━━━━━ Data section ━━━━━

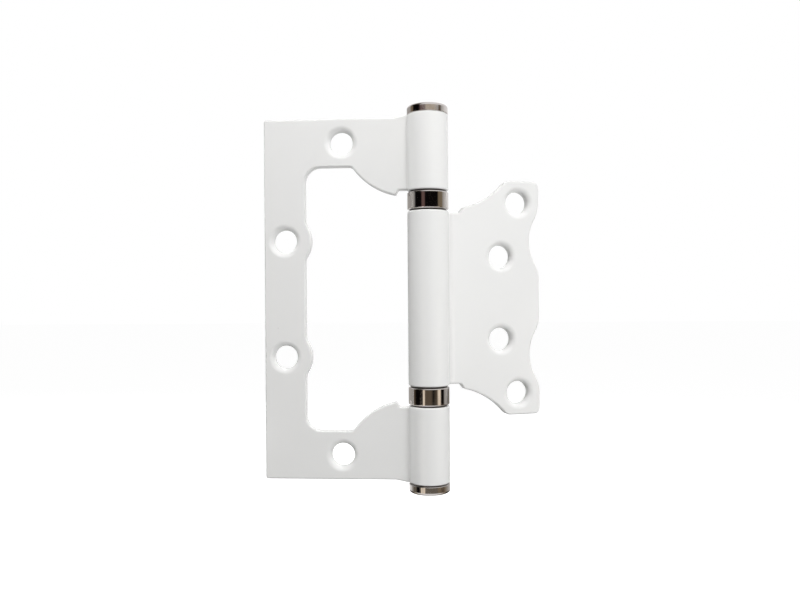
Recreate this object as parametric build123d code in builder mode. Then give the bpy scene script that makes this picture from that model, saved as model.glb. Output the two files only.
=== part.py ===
from build123d import *
import os
from math import asin, cos, pi, radians, sin, tan

# Butterfly door hinge with a ball-bearing barrel. Two leaves are punched from one thickness of
# sheet and roll round a common pin. The smaller leaf folds into the window of the larger one, so
# that the closed hinge is one sheet thick. A thrust ball bearing fills each space between the
# knuckles, and a button cap closes each end of the barrel.
#
# Millimetres. The pin lies on the Z axis with the origin at its middle. The larger leaf lies in
# the XZ plane towards -X, with the mouths of its screw holes facing -Y. A point of a leaf is
# given by its reach, the distance from the pin, and its height along Z.

# Sheet that both leaves are punched and rolled from
sheet = 2.5
front_round = 0.5
back_round = 0.25
seam = 0.2
frame_root_fillet = 0.6
door_root_fillet = 2.2

# Barrel
barrel_diameter = 11.4
middle_knuckle = 48.0
bearing_space = 5.6
knuckle_overhang = 0.6
overhang_reach = 9.2
knuckle_round = 0.4

# Larger leaf
leaf_height = 100.0
leaf_reach = 45.65
leaf_corner = 0.6

# Window of the larger leaf, with a horn above and below the barrel's middle. From a horn's tip
# the edge steps back at an angle to the roll
window_height = 73.2
window_reach = 34.15
window_corner = 4.2
shoulder_blend = 1.5
root_cut = 0.3
root_reach = 8.1
horn_angle = 62.0
horn_corner = 0.5
flare_radius = 19.45
flare_reach = 5.05
flare_height = 47.6
boss_radius = 7.5
boss_blend = 4.0

# Smaller leaf: what it clears in the window, the neck that its edge steps back to, and its
# ears and scallops
end_gap = 3.4
side_gap = 1.2
neck_overhang = 0.2
neck_reach = 8.9
neck_angle = 52.0
neck_corner = 0.6
ear_corner = 1.5
ear_blend = 2.5
scallop_depth = 3.0
scallop_radius = 12.5
scallop_blend = 9.0

# Screw holes, whose rounded mouths take countersunk heads. Those of the larger leaf stand
# midway between its edges and the window's
screw_hole = 6.4
hole_mouth = 9.5
mouth_depth = 1.6
arm_hole_reach = 24.0
edge_hole_height = 16.15
ear_hole_inset, ear_hole_drop = 6.55, 6.2
neck_hole_reach, neck_hole_height = 21.15, 11.7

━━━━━

*Stated goal:* Your task is to quote all of the data word for word.

*Worked solution:*
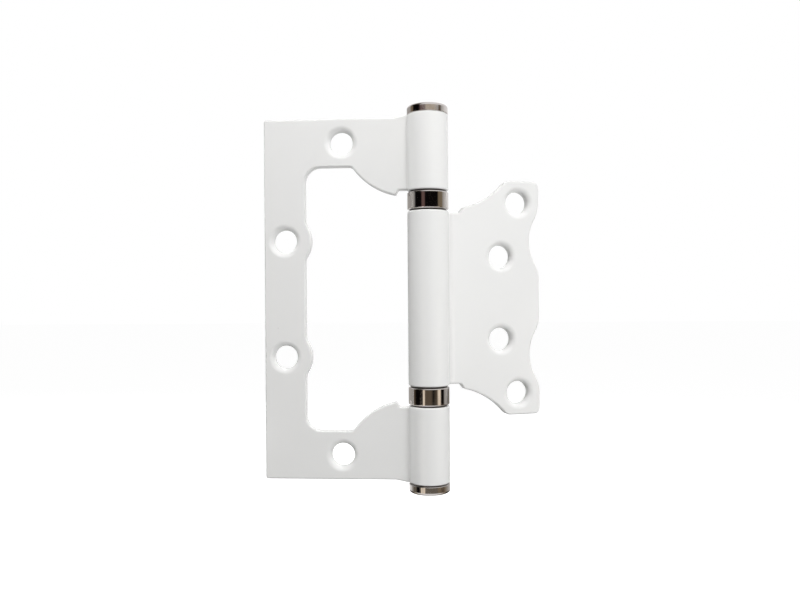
Recreate this object as parametric build123d code in builder mode. Then give the bpy scene script that makes this picture from that model, saved as model.glb. Output the two files only.
=== part.py ===
from build123d import *
import os
from math import asin, cos, pi, radians, sin, tan

# Butterfly door hinge with a ball-bearing barrel. Two leaves are punched from one thickness of
# sheet and roll round a common pin. The smaller leaf folds into the window of the larger one, so
# that the closed hinge is one sheet thick. A thrust ball bearing fills each space between the
# knuckles, and a button cap closes each end of the barrel.
#
# Millimetres. The pin lies on the Z axis with the origin at its middle. The larger leaf lies in
# the XZ plane towards -X, with the mouths of its screw holes facing -Y. A point of a leaf is
# given by its reach, the distance from the pin, and its height along Z.

# Sheet that both leaves are punched and rolled from
sheet = 2.5
front_round = 0.5
back_round = 0.25
seam = 0.2
frame_root_fillet = 0.6
door_root_fillet = 2.2

# Barrel
barrel_diameter = 11.4
middle_knuckle = 48.0
bearing_space = 5.6
knuckle_overhang = 0.6
overhang_reach = 9.2
knuckle_round = 0.4

# Larger leaf
leaf_height = 100.0
leaf_reach = 45.65
leaf_corner = 0.6

# Window of the larger leaf, with a horn above and below the barrel's middle. From a horn's tip
# the edge steps back at an angle to the roll
window_height = 73.2
window_reach = 34.15
window_corner = 4.2
shoulder_blend = 1.5
root_cut = 0.3
root_reach = 8.1
horn_angle = 62.0
horn_corner = 0.5
flare_radius = 19.45
flare_reach = 5.05
flare_height = 47.6
boss_radius = 7.5
boss_blend = 4.0

# Smaller leaf: what it clears in the window, the neck that its edge steps back to, and its
# ears and scallops
end_gap = 3.4
side_gap = 1.2
neck_overhang = 0.2
neck_reach = 8.9
neck_angle = 52.0
neck_corner = 0.6
ear_corner = 1.5
ear_blend = 2.5
scallop_depth = 3.0
scallop_radius = 12.5
scallop_blend = 9.0

# Screw holes, whose rounded mouths take countersunk heads. Those of the larger leaf stand
# midway between its edges and the window's
screw_hole = 6.4
hole_mouth = 9.5
mouth_depth = 1.6
arm_hole_reach = 24.0
edge_hole_height = 16.15
ear_hole_inset, ear_hole_drop = 6.55, 6.2
neck_hole_reach, neck_hole_height = 21.15, 11.7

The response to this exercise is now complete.